### Objective
Go through the listing and write out all of it exactly.

### Given information

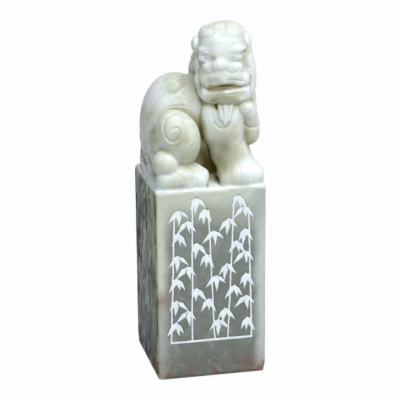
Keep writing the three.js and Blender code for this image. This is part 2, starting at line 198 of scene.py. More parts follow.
def side_view(turn, rise=0.0):
    """A flat view from another side: across and up in millimetres, from the middle of the block"""
    turn, rise = math.radians(turn), math.radians(rise)
    back = np.array(
        [math.sin(turn) * math.cos(rise), -math.cos(turn) * math.cos(rise), math.sin(rise)]
    )
    across = np.array([math.cos(turn), math.sin(turn), 0.0])
    up = np.cross(back, across)

    def seen(spots):
        places = np.stack([spots @ across, spots @ up], 1)
        return places, np.ones(len(spots)), np.broadcast_to(back, spots.shape)

    return seen


BACK = side_view(180)


def add_node(tree, kind, **values):
    """A shader node with its settings and inputs"""
    node = tree.nodes.new(kind)
    for name, value in values.items():
        if name in node.inputs:
            node.inputs[name].default_value = value
        else:
            setattr(node, name, value)
    return node


def ramp(tree, source, stops):
    """Colours or greys laid along a value"""
    node = tree.nodes.new("ShaderNodeValToRGB")
    node.color_ramp.interpolation = "EASE"
    while len(node.color_ramp.elements) < len(stops):
        node.color_ramp.elements.new(0.5)
    for element, (place, colour) in zip(node.color_ramp.elements, stops):
        element.position = place
        element.color = (*colour, 1) if isinstance(colour, tuple) else (colour, colour, colour, 1)
    tree.links.new(source, node.inputs["Fac"])
    return node.outputs["Color"]


NOTHING = (0.0, 0.0, 0.0)


def blend_colour(tree, share, a, b, mode="MIX"):
    """Two colours mixed by a share"""
    node = tree.nodes.new("ShaderNodeMix")
    node.data_type = "RGBA"
    node.blend_type = mode
    node.clamp_factor = True
    for socket, value in ((node.inputs[0], share), (node.inputs[6], a), (node.inputs[7], b)):
        if hasattr(value, "node"):
            tree.links.new(value, socket)
        else:
            socket.default_value = (*value, 1) if isinstance(value, tuple) else value
    return node.outputs[2]


def cloud(tree, place, scale, detail=4.0, rough=0.55, twist=0.0):
    """Soft cloudy noise in the stone"""
    node = add_node(
        tree, "ShaderNodeTexNoise", Scale=scale, Detail=detail, Roughness=rough, Distortion=twist
    )
    tree.links.new(place, node.inputs["Vector"])
    return node.outputs["Fac"]


def polished_stone(name, glow):
    """A material with the skin of polished soft stone, which glows by this much of the light that
    sinks into it: with its nodes, its shader and the places on it, ready for its colours"""
    material = bpy.data.materials.new(name)
    material.use_nodes = True
    tree = material.node_tree
    body = tree.nodes["Principled BSDF"]
    body.inputs["IOR"].default_value = 1.55
    body.inputs["Subsurface Weight"].default_value = glow
    body.inputs["Subsurface Radius"].default_value = (1.0, 0.95, 0.8)
    body.inputs["Subsurface Scale"].default_value = 0.0011
    place = tree.nodes.new("ShaderNodeTexCoord").outputs["Object"]
    sheen = ramp(tree, cloud(tree, place, 600, 3, 0.6), [(0.3, 0.34), (0.7, 0.5)])
    tree.links.new(sheen, body.inputs["Roughness"])
    bump = add_node(tree, "ShaderNodeBump", Strength=0.12, Distance=0.00012)
    tree.links.new(cloud(tree, place, 900, 4, 0.6), bump.inputs["Height"])
    tree.links.new(bump.outputs[0], body.inputs["Normal"])
    return material, tree, body, place


def marked(tree, name):
    """A value kept at the spots of the mesh, for the shader"""
    return add_node(tree, "ShaderNodeAttribute", attribute_name=name).outputs["Fac"]


def carving_stone(name, pale, cloudy, olive, deep_shade_colour, wisp_and_glow=(0.82, 0.87, 0.91), veining=0.35):
    """The lion's stone: waxy and clouded, with painted light that whitens it where it is thin enough to
    let light through and on its pale patches, painted shade that turns it olive in its folds and amber
    deep in, and olive to brown where it is stained or given painted shade"""
    material, tree, body, place = polished_stone(name, 0.6)
    clouds = ramp(tree, cloud(tree, place, 95, 3, 0.5, 0.6), [(0.38, 0.0), (0.72, 1.0)])
    colour = blend_colour(tree, clouds, pale, cloudy)
    wisps = ramp(tree, cloud(tree, place, 260, 5, 0.6, 1.2), [(0.46, 0.0), (0.64, 0.4 + veining / 3)])
    colour = blend_colour(tree, wisps, colour, wisp_and_glow)
    warm = ramp(tree, cloud(tree, place, 135, 4, 0.6, 0.9), [(0.52, 0.0), (0.7, 0.45)])
    colour = blend_colour(tree, warm, colour, (0.80, 0.76, 0.58), "MULTIPLY")
    # Painted light: a glow where the stone is thin, raised further on the pale patches
    painted_glow = marked(tree, "painted_glow")
    streaks = ramp(tree, cloud(tree, place, 190, 6, 0.66, 1.2), [(0.45, 0.0), (0.62, veining)])
    solid = ramp(tree, painted_glow, [(0.0, 1.0), (0.3, 0.0)])
    streaks = blend_colour(tree, solid, NOTHING, streaks)
    colour = blend_colour(tree, streaks, colour, cloudy, "MULTIPLY")
    flecks = ramp(tree, cloud(tree, place, 520, 4, 0.65, 0.8), [(0.48, 0.0), (0.62, 0.5 * veining)])
    colour = blend_colour(tree, flecks, colour, cloudy, "MULTIPLY")
    # Painted light: whitened toward the wisp colour where the glow is
    colour = blend_colour(tree, ramp(tree, painted_glow, [(0.03, 0.0), (0.75, 0.85)]), colour, wisp_and_glow)
    # Painted shade: the folds turn olive, and amber deep in them, by how sheltered each spot is
    painted_fold_shade = marked(tree, "painted_fold_shade")
    olive_shade = ramp(tree, painted_fold_shade, [(0.12, 0.0), (0.55, 0.85)])
    veiled = ramp(tree, painted_glow, [(0.2, 1.0), (0.9, 0.35)])
    colour = blend_colour(tree, blend_colour(tree, veiled, NOTHING, olive_shade), colour, olive)
    deep = ramp(tree, painted_fold_shade, [(0.55, 0.0), (1.0, 0.9)])
    colour = blend_colour(tree, deep, colour, deep_shade_colour)
    # Stains, and painted shade under the jaw and chin, between the legs and beside the beard, turn the
    # colour olive and then brown
    stain_and_shade = marked(tree, "stain_and_shade")
    patchy = add_node(tree, "ShaderNodeMath", operation="MULTIPLY_ADD")
    tree.links.new(cloud(tree, place, 180, 4, 0.6, 0.8), patchy.inputs[0])
    patchy.inputs[1].default_value = 0.6
    patchy.inputs[2].default_value = 0.95
    spread = add_node(tree, "ShaderNodeMath", operation="MULTIPLY")
    tree.links.new(stain_and_shade, spread.inputs[0])
    tree.links.new(patchy.outputs[0], spread.inputs[1])
    stain_and_shade_colour = ramp(tree, stain_and_shade, [(0.5, (0.40, 0.39, 0.23)), (0.8, (0.10, 0.08, 0.018))])
    colour = blend_colour(tree, spread.outputs[0], colour, stain_and_shade_colour)
    tree.links.new(colour, body.inputs["Base Color"])
    tree.links.new(ramp(tree, stain_and_shade, [(0.2, 0.35), (0.7, 0.0)]), body.inputs["Specular IOR Level"])
    return material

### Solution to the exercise
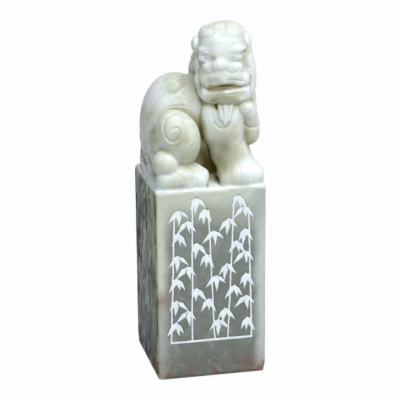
Keep writing the three.js and Blender code for this image. This is part 2, starting at line 198 of scene.py. More parts follow.
def side_view(turn, rise=0.0):
    """A flat view from another side: across and up in millimetres, from the middle of the block"""
    turn, rise = math.radians(turn), math.radians(rise)
    back = np.array(
        [math.sin(turn) * math.cos(rise), -math.cos(turn) * math.cos(rise), math.sin(rise)]
    )
    across = np.array([math.cos(turn), math.sin(turn), 0.0])
    up = np.cross(back, across)

    def seen(spots):
        places = np.stack([spots @ across, spots @ up], 1)
        return places, np.ones(len(spots)), np.broadcast_to(back, spots.shape)

    return seen


BACK = side_view(180)


def add_node(tree, kind, **values):
    """A shader node with its settings and inputs"""
    node = tree.nodes.new(kind)
    for name, value in values.items():
        if name in node.inputs:
            node.inputs[name].default_value = value
        else:
            setattr(node, name, value)
    return node


def ramp(tree, source, stops):
    """Colours or greys laid along a value"""
    node = tree.nodes.new("ShaderNodeValToRGB")
    node.color_ramp.interpolation = "EASE"
    while len(node.color_ramp.elements) < len(stops):
        node.color_ramp.elements.new(0.5)
    for element, (place, colour) in zip(node.color_ramp.elements, stops):
        element.position = place
        element.color = (*colour, 1) if isinstance(colour, tuple) else (colour, colour, colour, 1)
    tree.links.new(source, node.inputs["Fac"])
    return node.outputs["Color"]


NOTHING = (0.0, 0.0, 0.0)


def blend_colour(tree, share, a, b, mode="MIX"):
    """Two colours mixed by a share"""
    node = tree.nodes.new("ShaderNodeMix")
    node.data_type = "RGBA"
    node.blend_type = mode
    node.clamp_factor = True
    for socket, value in ((node.inputs[0], share), (node.inputs[6], a), (node.inputs[7], b)):
        if hasattr(value, "node"):
            tree.links.new(value, socket)
        else:
            socket.default_value = (*value, 1) if isinstance(value, tuple) else value
    return node.outputs[2]


def cloud(tree, place, scale, detail=4.0, rough=0.55, twist=0.0):
    """Soft cloudy noise in the stone"""
    node = add_node(
        tree, "ShaderNodeTexNoise", Scale=scale, Detail=detail, Roughness=rough, Distortion=twist
    )
    tree.links.new(place, node.inputs["Vector"])
    return node.outputs["Fac"]


def polished_stone(name, glow):
    """A material with the skin of polished soft stone, which glows by this much of the light that
    sinks into it: with its nodes, its shader and the places on it, ready for its colours"""
    material = bpy.data.materials.new(name)
    material.use_nodes = True
    tree = material.node_tree
    body = tree.nodes["Principled BSDF"]
    body.inputs["IOR"].default_value = 1.55
    body.inputs["Subsurface Weight"].default_value = glow
    body.inputs["Subsurface Radius"].default_value = (1.0, 0.95, 0.8)
    body.inputs["Subsurface Scale"].default_value = 0.0011
    place = tree.nodes.new("ShaderNodeTexCoord").outputs["Object"]
    sheen = ramp(tree, cloud(tree, place, 600, 3, 0.6), [(0.3, 0.34), (0.7, 0.5)])
    tree.links.new(sheen, body.inputs["Roughness"])
    bump = add_node(tree, "ShaderNodeBump", Strength=0.12, Distance=0.00012)
    tree.links.new(cloud(tree, place, 900, 4, 0.6), bump.inputs["Height"])
    tree.links.new(bump.outputs[0], body.inputs["Normal"])
    return material, tree, body, place


def marked(tree, name):
    """A value kept at the spots of the mesh, for the shader"""
    return add_node(tree, "ShaderNodeAttribute", attribute_name=name).outputs["Fac"]


def carving_stone(name, pale, cloudy, olive, deep_shade_colour, wisp_and_glow=(0.82, 0.87, 0.91), veining=0.35):
    """The lion's stone: waxy and clouded, with painted light that whitens it where it is thin enough to
    let light through and on its pale patches, painted shade that turns it olive in its folds and amber
    deep in, and olive to brown where it is stained or given painted shade"""
    material, tree, body, place = polished_stone(name, 0.6)
    clouds = ramp(tree, cloud(tree, place, 95, 3, 0.5, 0.6), [(0.38, 0.0), (0.72, 1.0)])
    colour = blend_colour(tree, clouds, pale, cloudy)
    wisps = ramp(tree, cloud(tree, place, 260, 5, 0.6, 1.2), [(0.46, 0.0), (0.64, 0.4 + veining / 3)])
    colour = blend_colour(tree, wisps, colour, wisp_and_glow)
    warm = ramp(tree, cloud(tree, place, 135, 4, 0.6, 0.9), [(0.52, 0.0), (0.7, 0.45)])
    colour = blend_colour(tree, warm, colour, (0.80, 0.76, 0.58), "MULTIPLY")
    # Painted light: a glow where the stone is thin, raised further on the pale patches
    painted_glow = marked(tree, "painted_glow")
    streaks = ramp(tree, cloud(tree, place, 190, 6, 0.66, 1.2), [(0.45, 0.0), (0.62, veining)])
    solid = ramp(tree, painted_glow, [(0.0, 1.0), (0.3, 0.0)])
    streaks = blend_colour(tree, solid, NOTHING, streaks)
    colour = blend_colour(tree, streaks, colour, cloudy, "MULTIPLY")
    flecks = ramp(tree, cloud(tree, place, 520, 4, 0.65, 0.8), [(0.48, 0.0), (0.62, 0.5 * veining)])
    colour = blend_colour(tree, flecks, colour, cloudy, "MULTIPLY")
    # Painted light: whitened toward the wisp colour where the glow is
    colour = blend_colour(tree, ramp(tree, painted_glow, [(0.03, 0.0), (0.75, 0.85)]), colour, wisp_and_glow)
    # Painted shade: the folds turn olive, and amber deep in them, by how sheltered each spot is
    painted_fold_shade = marked(tree, "painted_fold_shade")
    olive_shade = ramp(tree, painted_fold_shade, [(0.12, 0.0), (0.55, 0.85)])
    veiled = ramp(tree, painted_glow, [(0.2, 1.0), (0.9, 0.35)])
    colour = blend_colour(tree, blend_colour(tree, veiled, NOTHING, olive_shade), colour, olive)
    deep = ramp(tree, painted_fold_shade, [(0.55, 0.0), (1.0, 0.9)])
    colour = blend_colour(tree, deep, colour, deep_shade_colour)
    # Stains, and painted shade under the jaw and chin, between the legs and beside the beard, turn the
    # colour olive and then brown
    stain_and_shade = marked(tree, "stain_and_shade")
    patchy = add_node(tree, "ShaderNodeMath", operation="MULTIPLY_ADD")
    tree.links.new(cloud(tree, place, 180, 4, 0.6, 0.8), patchy.inputs[0])
    patchy.inputs[1].default_value = 0.6
    patchy.inputs[2].default_value = 0.95
    spread = add_node(tree, "ShaderNodeMath", operation="MULTIPLY")
    tree.links.new(stain_and_shade, spread.inputs[0])
    tree.links.new(patchy.outputs[0], spread.inputs[1])
    stain_and_shade_colour = ramp(tree, stain_and_shade, [(0.5, (0.40, 0.39, 0.23)), (0.8, (0.10, 0.08, 0.018))])
    colour = blend_colour(tree, spread.outputs[0], colour, stain_and_shade_colour)
    tree.links.new(colour, body.inputs["Base Color"])
    tree.links.new(ramp(tree, stain_and_shade, [(0.2, 0.35), (0.7, 0.0)]), body.inputs["Specular IOR Level"])
    return material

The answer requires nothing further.